La culpa, señalan los expertos en el tema, es, ante todo, una emoción que integra la tristeza, el dolor, la amargura y la angustia. Estados de ánimo que paralizan en lugar de movilizar. Dicho esto, el sentimiento de culpabilidad no puede solucionarse, porque no responde a una situación de aprendizaje o adaptación. La responsabilidad, por otro lado, que procede del latín ‘responsum’, del verbo ‘respondere’, que a su vez se forma con el prefijo re-, alude a la idea de repetición, de volver atrás, y el verbo ‘spondere’, que significa “prometer”, “obligarse” o “comprometerse”. Lo que demanda una toma de conciencia frente a los hechos en los que se ha participado, analizando la realidad y modificando la conducta que sea necesario modificar. Así, el sentimiento de responsabilidad ayuda a crecer mediante la introspección y un necesario proceso de readaptación y cambio de actitud. Por requerir una revisión pormenorizada de los propios actos y las rutinas habituales, así como una disciplina y un entrenamiento para cumplir con ineludibles deberes ciudadanos, sustituir una cultura de culpa por una de responsabilidad no es tarea fácil.

“La libertad significa responsabilidad. Por eso la mayoría de hombres la temen” dijo alguna vez el extraordinario dramaturgo irlandés George Bernard Shaw. Estuve pensando en esta ecuación mientras participaba en la conmemoración del bicentenario del primer grito libertario en Supe. Porque más allá de la fiesta patriótica que cada villa, pueblo, distrito, provincia y departamento tiene el derecho a celebrar, lo que el momento demanda es preguntarse sobre lo que hicimos con la libertad que próceres como Francisco Vidal, supano y presidente de la República, gratuitamente nos otorgó. El “hecho político” de la independencia de Supe –declarada por un puñado de peruanos que apostaron por “la causa” en medio de la ventana de oportunidad provista por la expedición libertadora– no ha derivado en una ciudad floreciente y moderna que mire con optimismo el siglo XXI. Muy por el contrario, Supe, que tiene una belleza natural envidiable y alberga una civilización milenaria como lo es Caral, ha sido irresponsablemente dejada a su suerte. Como muchas otras ciudades del Perú, orgullosas de su historia e identidad local, la ciudad vanguardia de nuestra libertad aún espera el reconocimiento nacional y mundial que merece.

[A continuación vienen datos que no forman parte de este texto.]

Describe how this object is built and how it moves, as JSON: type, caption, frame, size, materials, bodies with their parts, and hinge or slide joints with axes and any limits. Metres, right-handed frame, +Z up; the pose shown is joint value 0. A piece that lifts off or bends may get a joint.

En pleno izamiento de la bandera nacional en la placita de Supe recibí la triste noticia del fallecimiento de mi maestro y entrañable amigo Julio Cotler. Momentos después y cuando se produjo una suerte de encuentro, al menos visual, entre el monumento del “padre fundador” Vidal y una de las estampas del pasacalle que presentaba la magia y belleza de la civilización caralina, pensé en Julio pero también en Supe como el símbolo del primer experimento protorrepublicano asentado en cinco milenios de historia. Muy pocas repúblicas del mundo pueden exhibir esa maravillosa superposición de experiencias que, en nuestro caso, desafortunadamente ha devenido en la república coloidal (el adjetivo le pertenece a Cotler) que hoy tenemos. Y aquí me permito contar una anécdota que describe de cuerpo entero la vulnerabilidad que permanentemente nos acecha. Dejé el Supe de los anhelos y de las escasas oportunidades y me dirigí a Caral que, dicho sea de paso, merece una carretera y no ese camino que no guarda relación alguna con la magnificencia de una ciudad sagrada. El regreso de una experiencia –que a todos recomiendo– fue en un mototaxi que se quedó sin gasolina en medio de la nada y de una creciente oscuridad. Por suerte un buen samaritano nos “convidó” dos vasos de gasolina que nos permitieron retornar sanos y salvos a Lima. En la carretera pensaba en Caral, en el Supe embanderado y en ese Perú coloidal de Cotler, escaso de oportunidades, de experiencias compartidas y de ciudadanos responsables. Que sobrevive a golpe de una “suerte” que algún día nos abandonará.